Further, Wylie J in referring to the “significant concern” he had about Ms Codlin’s nine year old daughter living at the address at the time of the offending, noted:[14]
… the assurances you have given in Court this morning that you both endeavoured to keep the offending from her.
[14] At [23] of the sentencing notes.
This suggests that at the sentencing hearing, the appellants accepted that Ms Codlin’s daughter was living at the house and that they took steps to keep their cannabis offending from her.
Finally, we note that in his letter to this Court, which of course is not sworn evidence, Mr Leonard says:
… we had Sandi’s daughter stay over … on the odd occasion.
This is inconsistent with both accounts of Ms Codlin and with the evidence of Mr Kleiman.

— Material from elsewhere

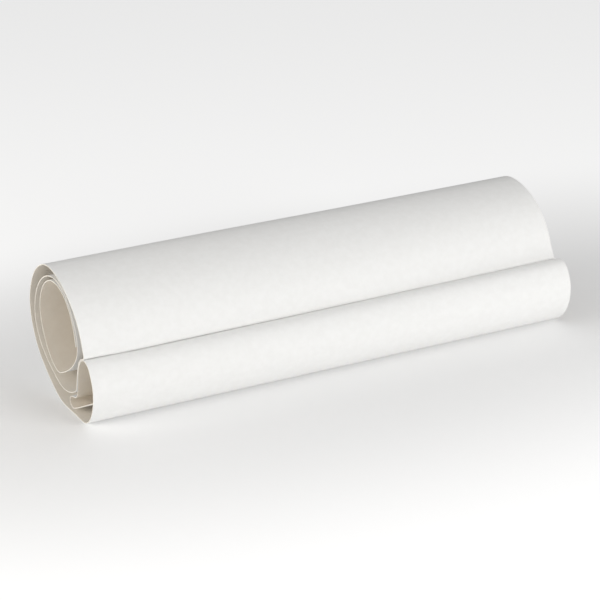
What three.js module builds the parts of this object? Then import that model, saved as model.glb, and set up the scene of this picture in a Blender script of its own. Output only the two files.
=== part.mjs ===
// A loosely rolled sheet of backdrop paper, lying on its side, with its outer end curled up in front.
//
// It is one sheet. Each mesh is one stretch of it, and the stretches follow each other from the
// sheet's outer end to its inner end, with a hairline slit between neighbours.
//
// Frame: millimetres, +X along the roll, +Y towards its back, +Z up, on the surface z = 0.

import * as THREE from 'three';

const SHEET_WIDTH = 600;
const SHEET_THICKNESS = 1;
const SLIT = 0.4;

// Where the section's zero line lies: the line along which the loose end leaves the table.
const TOE_Y = -51;

// The loose end isn't quite parallel to the roll: it runs forward by this angle, from left to right.
const LOOSE_END_TURN = THREE.MathUtils.degToRad(1.6);

// From left to right the roll gets a little tighter, and the loose end a little wider.
const ROLL_TAPER = -0.01;
const LOOSE_END_TAPER = 0.055;

// Points along one knot-to-knot stretch of the bent sheet.
const STEPS = 5;

const ON_THE_TABLE = SHEET_THICKNESS / 2;

// The section of the sheet, from its outer end to its inner end. A stretch starts where the one
// before it ends. Each knot is [back, up, heading]: how far back from the toe line the middle of
// the sheet is, how far up, and which way it runs there, in degrees, with 0 to the back and 90 up.
const START = [-22, 35, -28];
const LOOSE_END = [
  ['end_tail', [[19, 13, -28]]],
  ['end_fold', [[35, 5.6, -15], [45, 11.5, 90], [37.5, 18.8, 168], [24, 24, 130]]],
  ['end_back_wall', [[18.8, 34, 97], [17.3, 49.5, 97], [13.5, 63, 113]]],
  ['end_crown', [[4.5, 73.5, 151], [-5.5, 75.8, 187], [-18, 68, 236]]],
  ['end_front_wall', [[-25.3, 49, 268], [-20.5, 24, 296]]],
  ['end_toe', [[-9, 8.2, 319], [9, ON_THE_TABLE, 360]]],
];
const REAR_EDGE = [58, ON_THE_TABLE, 0];
const ROLL = [
  ['payout_1', [[86, 9.8, 31]]],
  ['payout_2', [[115, 28.5, 39]]],
  ['payout_3', [[136, 52.5, 61]]],
  ['outer_back', [[145.9, 87, 91], [134.5, 119.5, 122]]],
  ['outer_top', [[114, 141.5, 148], [88, 152, 178], [64, 149, 198]]],
  ['outer_front', [[42, 140, 211], [27, 130, 220], [12.5, 114.5, 232], [3.8, 99, 247]]],
  ['outer_tuck', [[-0.2, 86, 260], [-1.4, 79.6, 272], [1.4, 76.9, 341], [11.2, 70.2, 309],
    [16.6, 60, 292], [19.8, 47, 278], [21.4, 36, 280], [27, 28.4, 328]]],
  ['middle_bottom', [[38, 22.8, 338], [57, 19, 358], [88, 29, 28]]],
  ['middle_back', [[120, 52, 53], [131.3, 78.5, 84], [126, 105.5, 111]]],
  ['middle_top', [[110.5, 126.5, 136], [92, 138.8, 157], [71, 143.6, 181], [52, 140.4, 204]]],
  ['middle_front', [[36.5, 131, 222], [23, 115, 238], [15, 98, 254], [13.6, 84, 274]]],
  ['inner_bottom', [[17.5, 71.5, 300], [36.5, 51.5, 322], [62, 36.5, 333], [72, 33.6, 4]]],
  ['inner_back', [[96, 46.8, 46], [108.5, 66.5, 67], [116, 90, 88]]],
  ['inner_top', [[112.5, 108, 108], [101, 125.5, 134], [83, 136.6, 161], [64, 138.6, 187]]],
  ['inner_front', [[45, 132, 213], [29.5, 117, 235], [21, 99.5, 252], [18, 84, 268]]],
];

const SHEET_COLOUR = 0xefeeeb;

function sheetMaterial() {
  return new THREE.MeshStandardMaterial({ color: SHEET_COLOUR, roughness: 0.85, metalness: 0 });
}

function direction(degrees) {
  const angle = THREE.MathUtils.degToRad(degrees);
  return new THREE.Vector2(Math.cos(angle), Math.sin(angle));
}

// The signed turn between two headings, by the short way round.
function turnBetween(from, to) {
  return THREE.MathUtils.euclideanModulo(to - from + 180, 360) - 180;
}

// A bend between two knots: the cubic curve that is a circular arc where the knots allow one.
function bend([back0, up0, heading0], [back1, up1, heading1]) {
  const from = new THREE.Vector2(back0, up0);
  const to = new THREE.Vector2(back1, up1);
  const turn = Math.abs(THREE.MathUtils.degToRad(turnBetween(heading0, heading1)));
  const share = turn < 0.01 ? 1 / 3 : (2 / 3) * Math.tan(turn / 4) / Math.sin(turn / 2);
  const reach = share * from.distanceTo(to);
  return new THREE.CubicBezierCurve(
    from,
    from.clone().addScaledVector(direction(heading0), reach),
    to.clone().addScaledVector(direction(heading1), -reach),
    to,
  );
}

// Points on the sheet's middle line, each with the direction of its upper or inner face.
function middleLine(start, knots) {
  const line = [];
  let from = start;
  for (const to of knots) {
    const curve = bend(from, to);
    for (let i = line.length ? 1 : 0; i <= STEPS; i += 1) {
      const along = curve.getTangent(i / STEPS);
      const point = curve.getPoint(i / STEPS);
      line.push({ point, along, side: new THREE.Vector2(-along.y, along.x) });
    }
    from = to;
  }
  line[0].point.addScaledVector(line[0].along, SLIT / 2);
  const last = line[line.length - 1];
  last.point.addScaledVector(last.along, -SLIT / 2);
  return line;
}

// The closed outline of a stretch: along one face of the sheet and back along the other.
function stretchShape(line) {
  const half = SHEET_THICKNESS / 2;
  const inner = line.map(({ point, side }) => point.clone().addScaledVector(side, half));
  const outer = line.map(({ point, side }) => point.clone().addScaledVector(side, -half));
  return new THREE.Shape([...outer, ...inner.reverse()]);
}

// Turns a section drawn in (back, up) and extruded along z into the part's own frame.
function layAlongX(geometry) {
  const toFrame = new THREE.Matrix4().makeBasis(
    new THREE.Vector3(0, 1, 0),
    new THREE.Vector3(0, 0, 1),
    new THREE.Vector3(1, 0, 0),
  );
  return geometry.applyMatrix4(toFrame);
}

function sheetMesh(name, geometry) {
  const mesh = new THREE.Mesh(geometry, sheetMaterial());
  mesh.name = name;
  return mesh;
}

// Scales the section about the toe line, by nothing at the left end and by the taper at the right.
function taperAlongX(geometry, taper) {
  const { position } = geometry.attributes;
  for (let i = 0; i < position.count; i += 1) {
    const scale = 1 + taper * position.getX(i) / SHEET_WIDTH;
    position.setY(i, position.getY(i) * scale);
    position.setZ(i, position.getZ(i) * scale);
  }
  return geometry;
}

// A bent stretch as wide as the sheet, from x = 0 to x = SHEET_WIDTH.
function bentStretch(name, start, knots, taper) {
  const shape = stretchShape(middleLine(start, knots));
  const geometry = new THREE.ExtrudeGeometry(shape, { depth: SHEET_WIDTH, bevelEnabled: false });
  return sheetMesh(name, taperAlongX(layAlongX(geometry), taper));
}

function addStretches(group, start, stretches, taper) {
  let from = start;
  for (const [name, knots] of stretches) {
    group.add(bentStretch(name, from, knots, taper));
    from = knots[knots.length - 1];
  }
  return from;
}

// The flat stretch between the loose end and the roll. Its front edge follows the loose end's turn
// and widening, and its rear edge the roll's taper.
function floorLead([frontBack], [rearBack]) {
  const forward = SHEET_WIDTH * Math.tan(LOOSE_END_TURN);
  const frontRight = frontBack * (1 + LOOSE_END_TAPER) - forward;
  const rearRight = rearBack * (1 + ROLL_TAPER);
  const plan = new THREE.Shape([
    new THREE.Vector2(0, frontBack + SLIT),
    new THREE.Vector2(SHEET_WIDTH, frontRight + SLIT),
    new THREE.Vector2(SHEET_WIDTH, rearRight - SLIT / 2),
    new THREE.Vector2(0, rearBack - SLIT / 2),
  ]);
  const geometry = new THREE.ExtrudeGeometry(plan, { depth: SHEET_THICKNESS, bevelEnabled: false });
  return sheetMesh('floor_lead', geometry);
}

const roll = new THREE.Group();
roll.position.set(-SHEET_WIDTH / 2, TOE_Y, 0);

const looseEnd = new THREE.Group();
looseEnd.rotation.z = -LOOSE_END_TURN;
const frontEdge = addStretches(looseEnd, START, LOOSE_END, LOOSE_END_TAPER);
roll.add(looseEnd);

roll.add(floorLead(frontEdge, REAR_EDGE));
addStretches(roll, REAR_EDGE, ROLL, ROLL_TAPER);

const backdropRoll = new THREE.Group();
backdropRoll.add(roll);

export default backdropRoll;
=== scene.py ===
# A loosely rolled sheet of matt white backdrop paper, lying on its side on a pale floor, with its
# loose end curled up in front of the roll. The sheet is one surface, cut into six strips where it
# has to bend when the roll is rolled back.
#
# Metres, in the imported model's frame: +X along the roll, +Y towards its back, +Z up.

import math

import bpy
import numpy as np
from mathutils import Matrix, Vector


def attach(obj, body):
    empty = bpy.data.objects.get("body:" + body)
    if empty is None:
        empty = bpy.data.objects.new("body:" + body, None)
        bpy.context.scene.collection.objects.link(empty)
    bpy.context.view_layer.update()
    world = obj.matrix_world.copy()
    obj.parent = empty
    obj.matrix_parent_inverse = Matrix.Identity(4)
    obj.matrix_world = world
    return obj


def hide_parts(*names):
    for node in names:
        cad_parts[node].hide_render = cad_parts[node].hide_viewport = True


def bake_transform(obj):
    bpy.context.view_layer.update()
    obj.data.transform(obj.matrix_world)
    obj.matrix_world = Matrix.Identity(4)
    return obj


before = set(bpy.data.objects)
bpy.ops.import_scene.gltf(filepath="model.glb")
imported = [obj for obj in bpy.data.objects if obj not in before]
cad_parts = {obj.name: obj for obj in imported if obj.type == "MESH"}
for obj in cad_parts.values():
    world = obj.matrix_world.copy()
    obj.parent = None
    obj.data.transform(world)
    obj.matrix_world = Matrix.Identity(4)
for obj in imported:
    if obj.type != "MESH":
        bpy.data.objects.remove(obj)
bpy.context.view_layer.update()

MM = 0.001
SHEET_WIDTH = 600 * MM
SHEET_THICKNESS = 1 * MM

# The line along which the loose end leaves the floor, and how far the loose end is turned.
TOE_Y = -51 * MM
LOOSE_END_TURN = math.radians(1.6)

# From left to right the roll gets a little tighter, and the loose end a little wider.
ROLL_TAPER = -0.01
LOOSE_END_TAPER = 0.055

# The section of the sheet, from its outer end to its inner end: the middle of the sheet passes
# through these knots. Each is (back, up, heading), in mm and degrees, with heading 0 to the back
# and 90 up. A stretch starts where the one before it ends.
START = (-22, 35, -28)
STRETCHES = [
    ("end_tail", [(19, 13, -28)]),
    ("end_fold", [(35, 5.6, -15), (45, 11.5, 90), (37.5, 18.8, 168), (24, 24, 130)]),
    ("end_back_wall", [(18.8, 34, 97), (17.3, 49.5, 97), (13.5, 63, 113)]),
    ("end_crown", [(4.5, 73.5, 151), (-5.5, 75.8, 187), (-18, 68, 236)]),
    ("end_front_wall", [(-25.3, 49, 268), (-20.5, 24, 296)]),
    ("end_toe", [(-9, 8.2, 319), (9, 0.5, 360)]),
    ("floor_lead", [(58, 0.5, 0)]),
    ("payout_1", [(86, 9.8, 31)]),
    ("payout_2", [(115, 28.5, 39)]),
    ("payout_3", [(136, 52.5, 61)]),
    ("outer_back", [(145.9, 87, 91), (134.5, 119.5, 122)]),
    ("outer_top", [(114, 141.5, 148), (88, 152, 178), (64, 149, 198)]),
    ("outer_front", [(42, 140, 211), (27, 130, 220), (12.5, 114.5, 232), (3.8, 99, 247)]),
    ("outer_tuck", [(-0.2, 86, 260), (-1.4, 79.6, 272), (1.4, 76.9, 341), (11.2, 70.2, 309),
                    (16.6, 60, 292), (19.8, 47, 278), (21.4, 36, 280), (27, 28.4, 328)]),
    ("middle_bottom", [(38, 22.8, 338), (57, 19, 358), (88, 29, 28)]),
    ("middle_back", [(120, 52, 53), (131.3, 78.5, 84), (126, 105.5, 111)]),
    ("middle_top", [(110.5, 126.5, 136), (92, 138.8, 157), (71, 143.6, 181), (52, 140.4, 204)]),
    ("middle_front", [(36.5, 131, 222), (23, 115, 238), (15, 98, 254), (13.6, 84, 274)]),
    ("inner_bottom", [(17.5, 71.5, 300), (36.5, 51.5, 322), (62, 36.5, 333), (72, 33.6, 4)]),
    ("inner_back", [(96, 46.8, 46), (108.5, 66.5, 67), (116, 90, 88)]),
    ("inner_top", [(112.5, 108, 108), (101, 125.5, 134), (83, 136.6, 161), (64, 138.6, 187)]),
    ("inner_front", [(45, 132, 213), (29.5, 117, 235), (21, 99.5, 252), (18, 84, 268)]),
]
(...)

The evidence of Ms Codlin and Mr Kleiman as presented in their affidavits is simply not credible. It is inconsistent with the statements of Ms Codlin to Constable Gordon at the time of the search warrant when she responded spontaneously to the questions asked. It is inconsistent with the assurances given to the Judge at sentencing, and on the matter of “staying over” it is inconsistent with Mr Leonard’s letter to the Court. We reject this evidence.
The Judge appropriately weighed as a significantly aggravating factor that the cannabis offending by the appellants occurred at Ms Codlin’s home where her daughter was living.
Result
Mr Leonard’s sentence will be adjusted as follows:
(a)To the starting point of two years nine months imprisonment there will be an uplift of three months.
(b)From the revised starting point of three years there will be a discount of 25 per cent (nine months)[15] to reach an end sentence of two years three months imprisonment.
[15]No issue is taken with the discount applied by the sentencing Judge, which is the maximum for an early guilty plea.
Mr Leonard’s appeal is allowed. The sentence of two years seven months and two weeks imprisonment is quashed. A sentence of two years three months imprisonment is imposed on each offence (selling cannabis and possession of cannabis for supply), to be served concurrently.
Ms Codlin’s appeal is dismissed.
The forfeiture orders made by Wylie J are confirmed.